───── Supplied entries

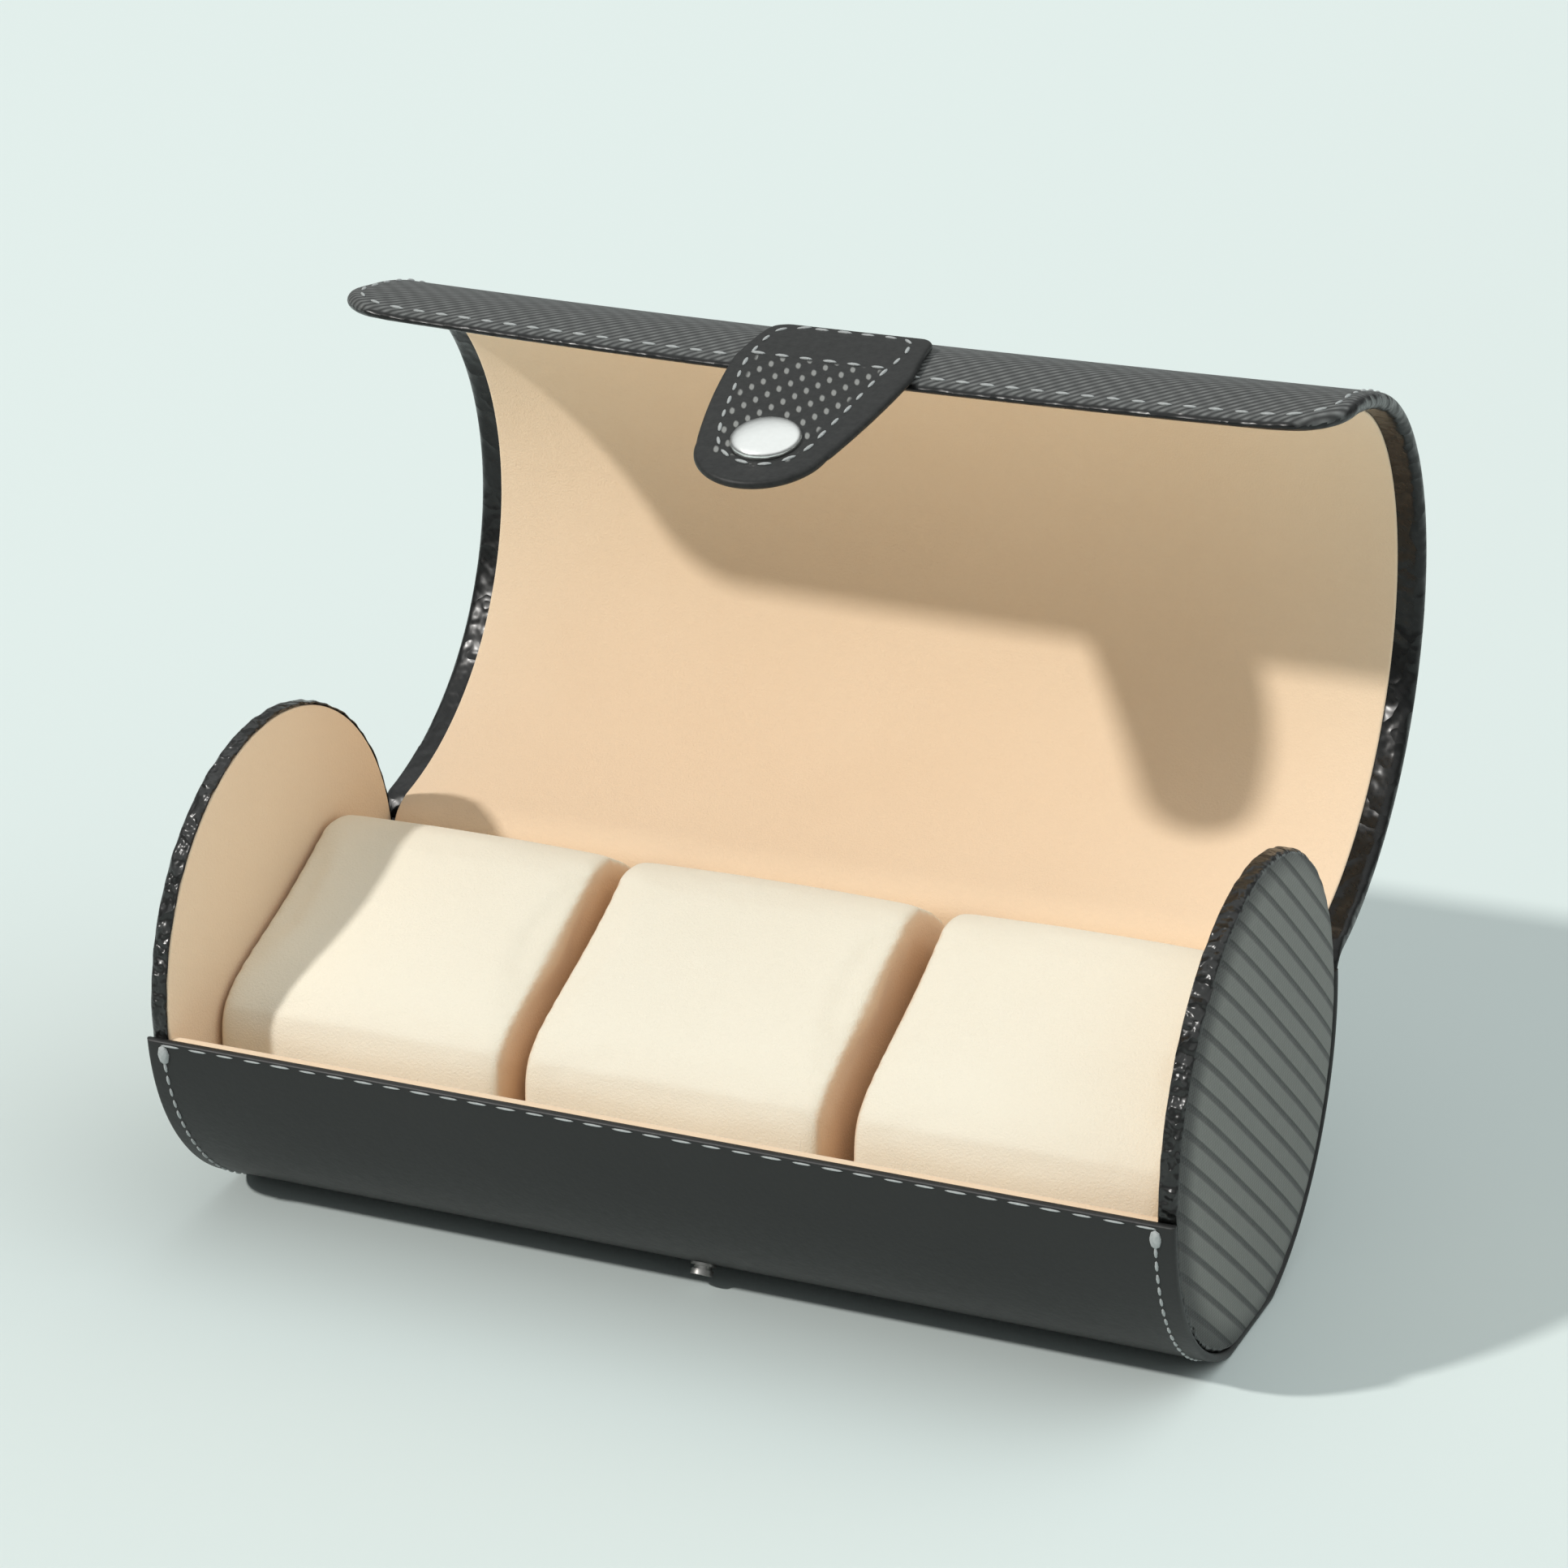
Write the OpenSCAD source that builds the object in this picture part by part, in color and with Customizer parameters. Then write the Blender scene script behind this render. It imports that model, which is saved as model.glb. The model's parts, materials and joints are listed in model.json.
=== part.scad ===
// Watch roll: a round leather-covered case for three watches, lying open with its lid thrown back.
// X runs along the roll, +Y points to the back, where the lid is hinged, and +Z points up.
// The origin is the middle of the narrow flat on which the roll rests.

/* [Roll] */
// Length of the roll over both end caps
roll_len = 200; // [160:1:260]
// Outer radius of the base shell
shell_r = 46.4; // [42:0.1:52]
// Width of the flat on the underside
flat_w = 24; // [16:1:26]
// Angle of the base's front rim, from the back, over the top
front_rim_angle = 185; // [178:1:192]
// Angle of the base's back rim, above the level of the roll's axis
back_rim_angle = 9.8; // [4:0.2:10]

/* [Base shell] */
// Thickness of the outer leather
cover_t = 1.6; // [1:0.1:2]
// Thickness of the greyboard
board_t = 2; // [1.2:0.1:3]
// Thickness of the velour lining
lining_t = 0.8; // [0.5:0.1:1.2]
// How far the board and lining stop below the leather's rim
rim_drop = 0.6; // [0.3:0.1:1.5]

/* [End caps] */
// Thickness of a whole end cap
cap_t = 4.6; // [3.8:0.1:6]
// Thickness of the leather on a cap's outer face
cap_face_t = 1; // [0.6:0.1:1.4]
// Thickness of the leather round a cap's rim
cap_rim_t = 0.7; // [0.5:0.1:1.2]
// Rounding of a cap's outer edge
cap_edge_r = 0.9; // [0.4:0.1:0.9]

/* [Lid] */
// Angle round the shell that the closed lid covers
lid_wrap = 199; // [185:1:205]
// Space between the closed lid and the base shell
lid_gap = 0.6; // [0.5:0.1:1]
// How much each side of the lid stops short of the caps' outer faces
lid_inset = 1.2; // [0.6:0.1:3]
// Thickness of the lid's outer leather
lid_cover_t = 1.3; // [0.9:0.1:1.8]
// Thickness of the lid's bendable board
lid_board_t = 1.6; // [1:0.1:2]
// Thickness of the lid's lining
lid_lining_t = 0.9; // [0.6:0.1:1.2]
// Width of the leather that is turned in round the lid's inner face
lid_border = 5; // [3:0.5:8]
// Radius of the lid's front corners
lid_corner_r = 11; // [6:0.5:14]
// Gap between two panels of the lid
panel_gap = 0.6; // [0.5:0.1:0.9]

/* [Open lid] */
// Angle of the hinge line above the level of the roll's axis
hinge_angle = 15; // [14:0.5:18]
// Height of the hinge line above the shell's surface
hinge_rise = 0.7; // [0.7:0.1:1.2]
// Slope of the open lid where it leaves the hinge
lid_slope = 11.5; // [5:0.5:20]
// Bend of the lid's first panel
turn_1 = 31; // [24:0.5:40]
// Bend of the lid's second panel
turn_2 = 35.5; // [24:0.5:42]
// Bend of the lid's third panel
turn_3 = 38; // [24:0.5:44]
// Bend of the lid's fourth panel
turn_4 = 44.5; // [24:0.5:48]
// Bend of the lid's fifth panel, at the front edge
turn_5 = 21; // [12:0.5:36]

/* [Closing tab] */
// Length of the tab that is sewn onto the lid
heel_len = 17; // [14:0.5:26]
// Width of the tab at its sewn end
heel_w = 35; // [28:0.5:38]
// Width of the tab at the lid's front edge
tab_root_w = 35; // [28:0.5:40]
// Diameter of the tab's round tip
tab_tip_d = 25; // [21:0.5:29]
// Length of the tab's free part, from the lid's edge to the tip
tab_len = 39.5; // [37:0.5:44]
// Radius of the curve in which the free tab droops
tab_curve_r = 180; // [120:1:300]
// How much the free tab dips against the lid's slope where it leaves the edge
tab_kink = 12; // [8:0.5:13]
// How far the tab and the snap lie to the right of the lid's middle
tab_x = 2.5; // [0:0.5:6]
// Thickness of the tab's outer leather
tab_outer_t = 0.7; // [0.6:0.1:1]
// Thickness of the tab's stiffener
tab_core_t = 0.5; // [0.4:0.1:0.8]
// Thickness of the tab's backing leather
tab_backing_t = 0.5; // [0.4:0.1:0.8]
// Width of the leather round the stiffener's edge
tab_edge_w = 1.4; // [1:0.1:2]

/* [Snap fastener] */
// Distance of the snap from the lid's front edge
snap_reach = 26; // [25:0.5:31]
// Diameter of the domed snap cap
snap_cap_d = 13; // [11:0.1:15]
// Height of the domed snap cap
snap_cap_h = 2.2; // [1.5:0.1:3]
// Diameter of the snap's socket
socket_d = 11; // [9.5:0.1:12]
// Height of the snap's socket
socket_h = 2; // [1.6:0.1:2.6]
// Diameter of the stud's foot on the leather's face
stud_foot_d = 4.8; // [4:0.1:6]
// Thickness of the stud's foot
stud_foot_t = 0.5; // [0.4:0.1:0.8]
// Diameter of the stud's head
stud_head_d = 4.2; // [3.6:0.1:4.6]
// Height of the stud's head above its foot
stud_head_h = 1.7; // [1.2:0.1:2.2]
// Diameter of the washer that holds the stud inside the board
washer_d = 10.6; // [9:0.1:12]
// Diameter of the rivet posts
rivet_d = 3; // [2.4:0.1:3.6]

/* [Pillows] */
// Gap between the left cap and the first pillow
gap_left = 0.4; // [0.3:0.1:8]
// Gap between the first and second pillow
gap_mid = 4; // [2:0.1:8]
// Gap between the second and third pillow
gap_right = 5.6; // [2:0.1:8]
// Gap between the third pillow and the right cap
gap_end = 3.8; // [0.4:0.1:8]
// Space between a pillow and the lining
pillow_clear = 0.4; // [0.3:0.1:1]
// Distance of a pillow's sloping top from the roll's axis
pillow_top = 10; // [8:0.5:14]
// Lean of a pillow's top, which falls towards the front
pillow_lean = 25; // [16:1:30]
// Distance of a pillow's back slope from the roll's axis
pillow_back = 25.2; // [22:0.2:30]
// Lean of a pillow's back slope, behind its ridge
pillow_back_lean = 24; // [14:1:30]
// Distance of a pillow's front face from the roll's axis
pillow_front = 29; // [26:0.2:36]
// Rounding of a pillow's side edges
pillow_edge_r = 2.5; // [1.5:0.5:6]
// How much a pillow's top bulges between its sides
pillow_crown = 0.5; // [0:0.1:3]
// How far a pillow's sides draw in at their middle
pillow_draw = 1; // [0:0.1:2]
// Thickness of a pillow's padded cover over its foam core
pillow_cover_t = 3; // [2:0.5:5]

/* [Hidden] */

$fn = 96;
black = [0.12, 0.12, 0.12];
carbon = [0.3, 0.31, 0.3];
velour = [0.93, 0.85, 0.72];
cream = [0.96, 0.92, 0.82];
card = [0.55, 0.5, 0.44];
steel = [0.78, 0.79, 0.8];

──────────
───── Supplied entries

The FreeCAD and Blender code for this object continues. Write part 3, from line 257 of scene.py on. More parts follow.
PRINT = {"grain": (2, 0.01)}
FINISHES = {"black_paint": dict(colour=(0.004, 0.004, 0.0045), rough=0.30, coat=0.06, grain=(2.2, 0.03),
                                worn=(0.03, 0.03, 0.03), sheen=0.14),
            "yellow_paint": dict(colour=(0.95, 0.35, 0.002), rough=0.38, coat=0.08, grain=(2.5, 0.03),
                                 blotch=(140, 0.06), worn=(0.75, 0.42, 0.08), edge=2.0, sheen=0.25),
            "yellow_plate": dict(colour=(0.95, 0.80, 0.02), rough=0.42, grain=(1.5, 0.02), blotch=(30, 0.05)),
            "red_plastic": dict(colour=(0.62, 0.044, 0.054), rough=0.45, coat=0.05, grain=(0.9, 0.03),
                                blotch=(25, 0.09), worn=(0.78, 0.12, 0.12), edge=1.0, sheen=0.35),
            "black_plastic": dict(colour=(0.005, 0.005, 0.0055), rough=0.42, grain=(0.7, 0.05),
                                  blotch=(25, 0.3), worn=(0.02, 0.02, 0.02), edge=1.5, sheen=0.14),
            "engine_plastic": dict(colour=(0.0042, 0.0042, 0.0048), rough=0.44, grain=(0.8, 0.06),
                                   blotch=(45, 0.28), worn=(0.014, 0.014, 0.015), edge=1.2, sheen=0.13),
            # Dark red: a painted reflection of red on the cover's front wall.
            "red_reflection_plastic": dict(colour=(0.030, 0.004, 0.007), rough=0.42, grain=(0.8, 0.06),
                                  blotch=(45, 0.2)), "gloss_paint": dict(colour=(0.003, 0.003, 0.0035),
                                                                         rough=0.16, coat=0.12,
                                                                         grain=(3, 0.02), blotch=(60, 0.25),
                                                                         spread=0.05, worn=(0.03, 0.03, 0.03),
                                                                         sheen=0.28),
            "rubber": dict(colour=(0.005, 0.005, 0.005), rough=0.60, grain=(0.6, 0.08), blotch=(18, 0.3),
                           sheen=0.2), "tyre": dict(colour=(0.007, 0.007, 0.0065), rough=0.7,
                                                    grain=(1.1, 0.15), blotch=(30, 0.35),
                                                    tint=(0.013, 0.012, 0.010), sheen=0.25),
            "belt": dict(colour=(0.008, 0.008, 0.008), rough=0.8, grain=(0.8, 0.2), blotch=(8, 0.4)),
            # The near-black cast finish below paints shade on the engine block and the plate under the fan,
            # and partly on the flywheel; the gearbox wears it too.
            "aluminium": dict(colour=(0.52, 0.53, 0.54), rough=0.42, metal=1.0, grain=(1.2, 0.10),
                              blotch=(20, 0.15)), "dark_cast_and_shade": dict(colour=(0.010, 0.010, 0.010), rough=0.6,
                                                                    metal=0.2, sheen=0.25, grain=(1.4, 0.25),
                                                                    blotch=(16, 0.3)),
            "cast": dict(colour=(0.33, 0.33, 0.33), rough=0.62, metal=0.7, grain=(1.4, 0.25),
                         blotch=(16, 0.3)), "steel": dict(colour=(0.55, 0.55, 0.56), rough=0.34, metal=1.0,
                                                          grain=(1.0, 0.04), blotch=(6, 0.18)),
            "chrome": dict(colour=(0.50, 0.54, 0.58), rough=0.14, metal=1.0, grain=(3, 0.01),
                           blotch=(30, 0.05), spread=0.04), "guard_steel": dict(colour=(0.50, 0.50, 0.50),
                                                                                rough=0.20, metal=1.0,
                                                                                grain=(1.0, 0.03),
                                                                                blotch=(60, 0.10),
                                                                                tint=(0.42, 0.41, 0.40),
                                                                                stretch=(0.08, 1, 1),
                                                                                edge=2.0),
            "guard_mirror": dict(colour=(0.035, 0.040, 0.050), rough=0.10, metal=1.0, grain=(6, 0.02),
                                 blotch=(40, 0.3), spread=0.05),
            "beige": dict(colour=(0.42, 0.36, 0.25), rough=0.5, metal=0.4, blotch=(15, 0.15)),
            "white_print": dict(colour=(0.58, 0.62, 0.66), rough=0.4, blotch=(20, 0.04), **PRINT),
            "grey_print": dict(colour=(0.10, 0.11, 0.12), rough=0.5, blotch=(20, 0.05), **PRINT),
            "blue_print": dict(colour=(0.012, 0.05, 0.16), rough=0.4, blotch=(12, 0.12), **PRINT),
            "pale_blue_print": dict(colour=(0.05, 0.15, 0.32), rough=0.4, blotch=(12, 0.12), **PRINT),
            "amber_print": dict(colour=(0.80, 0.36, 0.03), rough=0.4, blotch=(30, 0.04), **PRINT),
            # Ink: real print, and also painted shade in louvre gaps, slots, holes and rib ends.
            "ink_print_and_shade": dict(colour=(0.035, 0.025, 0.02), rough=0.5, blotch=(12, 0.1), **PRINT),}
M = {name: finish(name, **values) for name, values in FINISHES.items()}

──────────

Given task — Print exactly the lines above from the one with "Write the OpenSCAD" to the one with "the roll rests.", including both.

Response to this exercise —
Write the OpenSCAD source that builds the object in this picture part by part, in color and with Customizer parameters. Then write the Blender scene script behind this render. It imports that model, which is saved as model.glb. The model's parts, materials and joints are listed in model.json.
=== part.scad ===
// Watch roll: a round leather-covered case for three watches, lying open with its lid thrown back.
// X runs along the roll, +Y points to the back, where the lid is hinged, and +Z points up.
// The origin is the middle of the narrow flat on which the roll rests.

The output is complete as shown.